In case anyone’s wondered, I’m still in the land of the living, and I have not yet dropped off the face of the planet.  I realized earlier today that it’s been nine days since I’ve posted.   I was planning to delay this post until I had completed the piano-vocal score to the third musical number in Eden in Babylon, the song called The Very Same World.  But then I realized that even the completion of that score will only reflect a far greater pleasure — one that has already made itself manifest in my experience, and quite unexpectedly, at that.

Remember how I said I wasn’t looking forward to having to create an entire piano-vocal score for a musical so huge?  I alluded to the tedious ardor of having to put The Burden of Eden together nine years ago, and not having attempted a score of that magnitude since.  But to my pleasant surprise, I have found that I am actually enjoying the process of creating this score.  I’ve been working on “Same World” since Monday, and I honestly believe I will have it finished tomorrow, which is Friday.  (Or later on today, to be more accurate, since I am up after one in the morning as we speak.)

Steinway-Model-D-Grand-Piano-52626-Brazilian-Rosewood-1I think part of the difference lies in the software I’m using now, as opposed to back then.  In those days I only had a general midi replica of a piano sound.  Now I’m using a sampled Steinway grand.  Believe me, it makes a huge difference.  I’m also undergoing the intriguing challenge of trying to create a piano part the way that I myself would play these tunes on the piano.  This challenge is made even more challenging by the fact that I have never played any of these songs on the piano.  I don’t own a piano; and I wrote them, like I write all my music, “in my head.”

But hearing the sound of that Steinway, I’m eager to at least try to play them on the church piano, which is a Baldwin grand.  Once I have the music written out, it will be much easier to do so.  All I’ll have to do is change hats and read it – as though it were somebody else’s music, and not my own.  I honestly think this process will fascinate me enough, that the tedium I’d earlier dreaded will no longer be a legitimate threat.  More likely, this current fascination will morph into a gigantic labor of love.
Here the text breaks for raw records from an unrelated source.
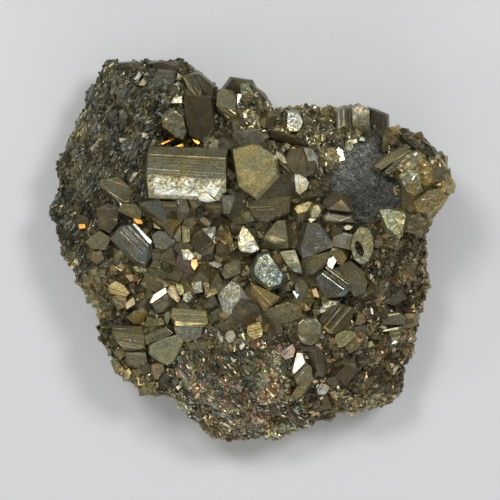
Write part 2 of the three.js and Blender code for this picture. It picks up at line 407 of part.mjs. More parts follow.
function matrixGeometry() {
  const rings = TOP_RINGS.map((share) => ringPoints(share, topHeight));
  rings.push(ringPoints(1, (x, y, angle) => rimHeight(angle)));
  for (const [share, heightShare] of FLANK_PROFILE) {
    rings.push(ringPoints(share, (x, y, angle) => rimHeight(angle) * heightShare));
  }
  const positions = [...rings.flat(), [0, 0, topHeight(0, 0)], [0, 0, 0]];
  const top = positions.length - 2;
  const bottom = positions.length - 1;
  const lastRing = (rings.length - 1) * SECTORS;
  const index = [];
  for (let i = 0; i < SECTORS; i += 1) {
    const next = (i + 1) % SECTORS;
    index.push(top, i, next);
    for (let ring = 0; ring < rings.length - 1; ring += 1) {
      const inner = ring * SECTORS;
      const outer = inner + SECTORS;
      index.push(inner + i, outer + i, outer + next);
      index.push(inner + i, outer + next, inner + next);
    }
    index.push(bottom, lastRing + next, lastRing + i);
  }
  const geometry = new THREE.BufferGeometry();
  geometry.setAttribute('position', new THREE.Float32BufferAttribute(positions.flat(), 3));
  geometry.setIndex(index);
  return geometry;
}

// ---------------------------------------------------------------- the crystals

function convexSolid(points) {
  const geometry = new ConvexGeometry(points);
  geometry.deleteAttribute('normal');
  return mergeVertices(geometry);
}

function middleOf(corners) {
  const middle = new THREE.Vector2();
  corners.forEach(([x, y]) => middle.add(new THREE.Vector2(x, y)));
  return middle.divideScalar(corners.length);
}

function rootedCrystal(corners, level) {
  const middle = middleOf(corners);
  const points = [];
  for (const [x, y, height] of corners) {
    const arm = new THREE.Vector2(x, y).sub(middle);
    const foot = middle.clone().add(arm.setLength(arm.length() + ROOT_SPREAD));
    points.push(new THREE.Vector3(x, y, level + height));
    points.push(new THREE.Vector3(foot.x, foot.y, level - ROOT_DEPTH));
  }
  return convexSolid(points);
}

function mainCrystals() {
  const onMatrix = MAIN_CRYSTALS.map(([, corners]) => {
    const middle = middleOf(corners);
    return rootedCrystal(corners, topHeight(middle.x, middle.y));
  });
  const onKnob = KNOB_CRYSTALS.map(([, corners]) => rootedCrystal(corners, KNOB_LEVEL));
  const onWall = WALL_CRYSTALS.map(([, corners]) => rootedCrystal(corners, WALL_LEVEL));
  return [...onMatrix, ...onKnob, ...onWall, hollowCrystal()];
}

function hollowLevel() {
  const middle = middleOf(HOLLOW_RIM);
  return topHeight(middle.x, middle.y);
}

function hollowCrystal() {
  return rootedCrystal(HOLLOW_RIM.map(([x, y]) => [x, y, HOLLOW_HEIGHT]), hollowLevel());
}

function pit() {
  const floor = hollowLevel() + HOLLOW_HEIGHT - PIT_DEPTH;
  const points = HOLLOW_PIT.flatMap(([x, y]) => [
    new THREE.Vector3(x, y, floor),
    new THREE.Vector3(x, y, floor + 2 * PIT_DEPTH),
  ]);
  return convexSolid(points);
}

// ---------------------------------------------------------------- the small crystals

// A repeatable stream of numbers from 0 to 1.
function randomStream(seed) {
  let state = seed;
  return () => {
    state = (state + 0x6d2b79f5) | 0;
    let mixed = Math.imul(state ^ (state >>> 15), 1 | state);
    mixed = (mixed + Math.imul(mixed ^ (mixed >>> 7), 61 | mixed)) ^ mixed;
    return ((mixed ^ (mixed >>> 14)) >>> 0) / 2 ** 32;
  };
}

const coveredSpots = [...MAIN_CRYSTALS, ...KNOB_CRYSTALS].map(([, corners]) => {
  const middle = middleOf(corners);
  const reach = corners.map(([x, y]) => middle.distanceTo(new THREE.Vector2(x, y)));
  return { middle, reach: Math.max(...reach) * FILLER_CLEARANCE };
});

function isCovered(x, y) {
  const place = new THREE.Vector2(x, y);
  return coveredSpots.some(({ middle, reach }) => middle.distanceTo(place) < reach);
}

// Corners of a cube of half-width 1, whole or with each corner cut to a small triangle.
function cubeCorners(isCut) {
  const corners = [];
  for (const x of [-1, 1]) {
    for (const y of [-1, 1]) {
      for (const z of [-1, 1]) {
        if (isCut) {
          const left = CORNER_CUT - 2;
          corners.push([x * left, y, z], [x, y * left, z], [x, y, z * left]);
        } else {
          corners.push([x, y, z]);
        }
      }
    }
  }
  return corners.map((corner) => new THREE.Vector3(...corner));
}

function randomCrystal(centre, random) {
  const half = THREE.MathUtils.lerp(FILLER_SIZE[0], FILLER_SIZE[1], random());
  const bearing = 2 * Math.PI * random();
  const leanAxis = new THREE.Vector3(Math.cos(bearing), Math.sin(bearing), 0);
  const lean = radians(FILLER_MAX_LEAN * random());
  const pose = new THREE.Quaternion().setFromAxisAngle(leanAxis, lean);
  const spin = 2 * Math.PI * random();
  const upright = new THREE.Vector3(0, 0, 1);
  pose.multiply(new THREE.Quaternion().setFromAxisAngle(upright, spin));
  const size = new THREE.Vector3(half, half, half);
  const place = new THREE.Matrix4().compose(centre, pose, size);
  const corners = cubeCorners(random() < FILLER_CUT_SHARE);
  return convexSolid(corners.map((corner) => corner.applyMatrix4(place)));
}

function topFillers(random) {
  const crystals = [];
  for (let i = 0; i < TOP_FILLERS; i += 1) {
    const angle = ((i * GOLDEN_ANGLE + Math.PI) % (2 * Math.PI)) - Math.PI;
    const radius = rimRadius(angle) * FILLER_REACH * Math.sqrt((i + 0.5) / TOP_FILLERS);
    const x = radius * Math.cos(angle);
    const y = radius * Math.sin(angle);
    if (!isCovered(x, y)) {
      const centre = new THREE.Vector3(x, y, topHeight(x, y) + FILLER_RISE);
      crystals.push(randomCrystal(centre, random));
    }
  }
  return crystals;
}

function flankFillers(random) {
  const crystals = [];
  for (let i = 0; i < FLANK_FILLERS; i += 1) {
    const angle = -Math.PI + (2 * Math.PI * (i + FLANK_JITTER * random())) / FLANK_FILLERS;
    const heightShare = THREE.MathUtils.lerp(...FLANK_HEIGHTS, random());
    const radius = rimRadius(angle) * THREE.MathUtils.lerp(...FLANK_RADII, heightShare);
    const z = rimHeight(angle) * heightShare;
    const centre = new THREE.Vector3(radius * Math.cos(angle), radius * Math.sin(angle), z);
    crystals.push(randomCrystal(centre, random));
  }
  return crystals;
}

// ---------------------------------------------------------------- joining

function toSolid(geometry) {
  const vertProperties = new Float32Array(geometry.attributes.position.array);
  const triVerts = new Uint32Array(geometry.index.array);
  return new wasm.Manifold(new wasm.Mesh({ numProp: 3, vertProperties, triVerts }));
}

function toGeometry(solid) {
  const { vertProperties, triVerts } = solid.getMesh();
  const geometry = new THREE.BufferGeometry();
  geometry.setAttribute('position', new THREE.BufferAttribute(vertProperties, 3));
  geometry.setIndex(new THREE.BufferAttribute(triVerts, 1));
  geometry.computeVertexNormals();
  return geometry;
}

// Crystals that lean together can close a pocket of air. Only the outer skin is kept.
function outerBody(solid) {
  return solid.decompose().reduce((a, b) => (a.volume() > b.volume() ? a : b));
}

function clusterGeometry() {
  const random = randomStream(FILLER_SEED);
  const crystals = [...mainCrystals(), ...topFillers(random), ...flankFillers(random)];
  const joined = crystals.reduce(
    (solid, crystal) => solid.add(toSolid(crystal)),
    toSolid(matrixGeometry()),
  );
  return toGeometry(outerBody(joined.subtract(toSolid(pit()))));
}

// ---------------------------------------------------------------- the specimen

const pyrite = new THREE.MeshStandardMaterial({
  color: 0x8c8460,
  roughness: 0.35,
  metalness: 1,
  flatShading: true,
});

const cluster = new THREE.Mesh(clusterGeometry(), pyrite);
cluster.name = 'pyrite_cluster';

const specimen = new THREE.Group();
specimen.add(cluster);

export default specimen;
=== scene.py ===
"""Looks of the pyrite specimen: crystals, drusy crust, matrix, finishes, light and camera.

Lengths below are in the part's own millimetres, measured from its origin on the resting face.
UNIT turns them into metres in the frame.
"""
import math
from collections import namedtuple
from functools import lru_cache
from itertools import combinations

import bmesh
import bpy
import numpy as np
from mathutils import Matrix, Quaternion, Vector


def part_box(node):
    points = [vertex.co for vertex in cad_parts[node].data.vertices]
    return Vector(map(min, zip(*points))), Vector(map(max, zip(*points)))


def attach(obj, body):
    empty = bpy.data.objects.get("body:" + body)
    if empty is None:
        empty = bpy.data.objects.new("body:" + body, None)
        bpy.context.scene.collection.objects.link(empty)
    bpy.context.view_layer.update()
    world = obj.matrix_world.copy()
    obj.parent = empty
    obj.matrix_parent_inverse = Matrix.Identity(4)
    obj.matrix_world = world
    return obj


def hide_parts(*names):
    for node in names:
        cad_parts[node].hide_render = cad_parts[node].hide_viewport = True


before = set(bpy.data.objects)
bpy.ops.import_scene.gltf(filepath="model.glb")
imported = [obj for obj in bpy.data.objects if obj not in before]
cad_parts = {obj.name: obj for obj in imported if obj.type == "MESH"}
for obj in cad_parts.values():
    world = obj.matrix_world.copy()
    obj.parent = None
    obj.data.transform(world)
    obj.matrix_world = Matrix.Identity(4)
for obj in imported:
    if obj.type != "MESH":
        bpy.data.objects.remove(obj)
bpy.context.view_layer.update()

NODE = "pyrite_cluster"
BODY = "root"
LOW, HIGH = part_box(NODE)
PART_WIDTH = 79.583                     # of the solid, in the part's millimetres
UNIT = (HIGH[0] - LOW[0]) / PART_WIDTH

# ---------------------------------------------------------------- the matrix's shape, as in the CAD

RIM_OUTLINE = [
    (34.6, 0), (34.8, 5.4), (38.4, 10.6), (39.2, 15.6), (35.4, 20.6), (30.4, 23.0),
    (26.4, 25.2), (22.6, 28.4), (18.2, 27.6), (13.4, 27.6), (8.6, 28.6), (4.6, 29.2),
    (1.2, 32.2), (-2.4, 33.8), (-6.6, 32.4), (-10.4, 34.8), (-15.4, 38.0), (-21.6, 38.6),
    (-28.2, 38.2), (-30.8, 32.0), (-34.6, 24.6), (-38.2, 19.6), (-39.2, 13.4), (-39.8, 8.0),
    (-38.0, 2.0), (-35.6, -2.6), (-32.0, -8.0), (-30.4, -14.0), (-28.2, -19.6),
    (-26.4, -25.0), (-21.0, -27.6), (-15.4, -29.8), (-11.0, -33.4), (-7.6, -37.0),
    (-3.6, -38.4), (1.6, -37.4), (6.8, -36.8), (11.6, -34.4), (17.4, -32.4),
    (25.6, -31.4), (29.4, -28.4), (31.2, -22.6), (33.6, -15.6), (35.2, -8.0),
]
RIM_HEIGHT = 13
RIM_SWELL = 2.5
RIM_TURN = 0.6                          # where round the rim the swell begins, in radians
# (share of the rim's radius, share of its height)
FLANK_PROFILE = [(1.0, 1.0), (0.985, 0.72), (0.94, 0.42), (0.88, 0.16), (0.83, 0.0)]
PLATEAU_HEIGHT = 20
# (x, y, spread in x, spread in y, rise)
HILLS = [
    (-10, 13, 11, 6, 3.0),
    (3, 14, 8, 7, 3.6),
    (-22, 30, 9, 8, 9.0),
    (-9, 32, 6, 4, 4.5),
    (30, 13, 8, 9, 8.0),
    (21, 25, 9, 4, 5.0),
    (2, -8, 20, 12, 2.2),
    (-3, -29, 9, 8, 5.5),
    (19, -26, 9, 7, 2.0),
    (-33, 13, 6, 13, -3.0),
    (-15, 22, 5, 2.5, -6.0),
    (-26, -10, 8, 10, -1.5),
]
SHOULDER_POWER = 5                      # the higher, the later the top falls off to the rim

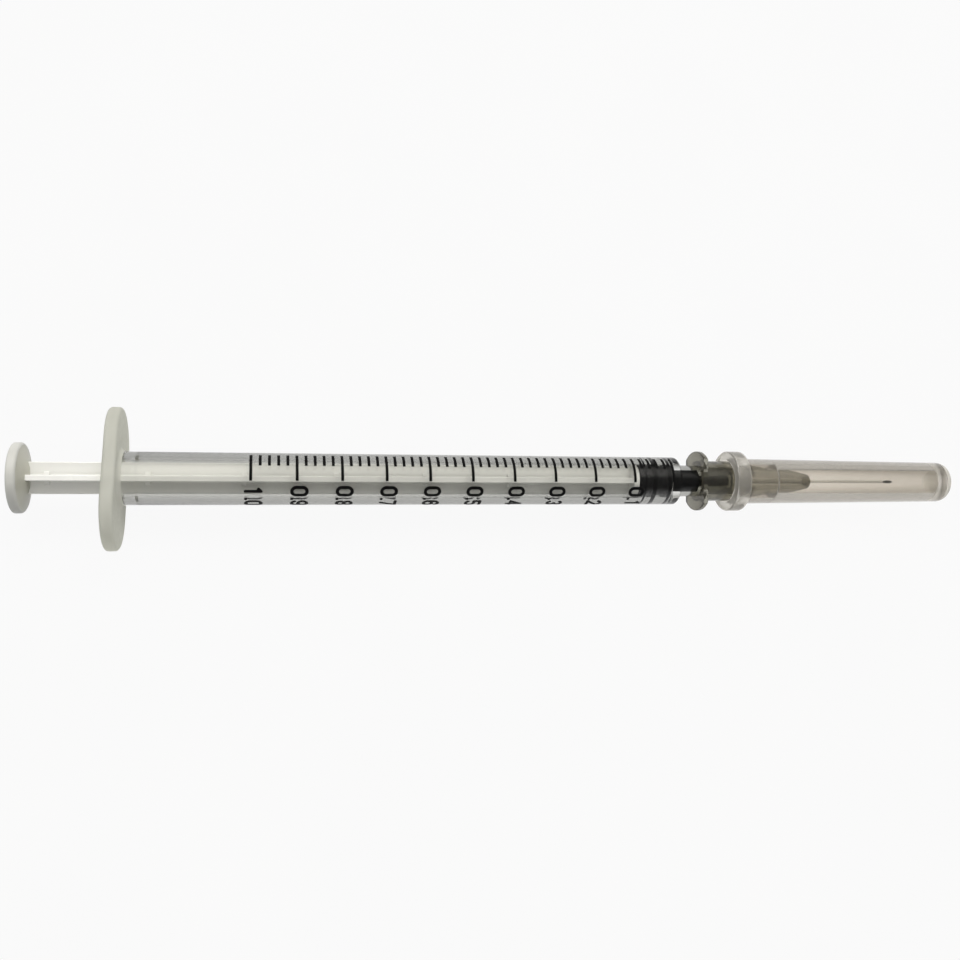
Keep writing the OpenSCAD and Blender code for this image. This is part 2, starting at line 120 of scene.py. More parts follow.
# Stiffening discs: how many, the first one's place from the rest's rear face, their
# spacing, their radius and half their thickness
DISCS = 6
DISC_FIRST = 3.7
DISC_STEP = 11.4
DISC_R = 0.9
DISC_HALF = 0.325
# The disc that pushes the piston, and the barb in front of it
SEAT = 65.7
NECK = 66.5
BARB = 67.3
BARB_END = 68.4
SEAT_R = 2.15
NECK_R = 0.85
BARB_R = 1.25
BARB_END_R = 0.875

# Piston, whose ribs are pressed a little into the bore's wall
ZERO = 71.07
GRIP_R = BORE_R + 0.008
PISTON_R = 2.05
PISTON_REAR = 66.57
SOCKET_STEP = 67.23
SOCKET_END = 68.47
SOCKET_NECK_R = 0.92
SOCKET_R = 1.32
# The two rear ribs, each by the start and the end of its crest, and the roundings of
# its crest and of its front foot
REAR_RIBS = ((67.17, 67.47, 0.03, 0.1), (68.37, 68.97, 0.05, 0.2))
# Length of a rear rib's flank
FLANK = 0.07
FRONT_RIB_FOOT = 70.5
FRONT_RIB = 70.62
PISTON_FACE = 71.2
PISTON_FACE_R = 2.1
NOSE_STEP = 75.7
NOSE_TAPER = 75.95
NOSE_END = 80.32
NOSE_R = 0.938
NOSE_THIN_R = 0.76
NOSE_END_R = 0.7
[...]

So, I’m in the final formatting stages of “Same World” tonight.  Our church secretary said I could sent the pdf file to her, and she would print it out for me in the morning.  Then I’m going to examine the hard copy, pencil in any adjustments, and print out a final version.   My goal is to have both “Same World” and Heart Song scored by next Friday, so I can take them down to the Open Mike, where I just might meet some interested singers for the project.

Many other nice things have been happening lately, and my goal to get this musical produced seems a bit more attainable now.   The plans I’m devising to go about this are a bit less vague and a bit more fully baked than they were the last time you saw me.  But I’ll save the details for a near-future entry.  I want to take another look at the “Same World” score before I ponder the unappealing notion known as “sleep.”  I’ve long been of the camp that contends something like sleep, in situations like these, to be for the faint of heart.   Food also seems to be quite unnecessary.   My theory, as expressed in this post, is this:

What physical nutrition I lack is made up for in the spiritual nutrition with which this music is feeding my soul.

No wonder they bipolarized me!  But would I have it any other way?  Probably not.   They can bipolarize me till the cows come home.  When I take care of my soul, the rest of me takes care of itself.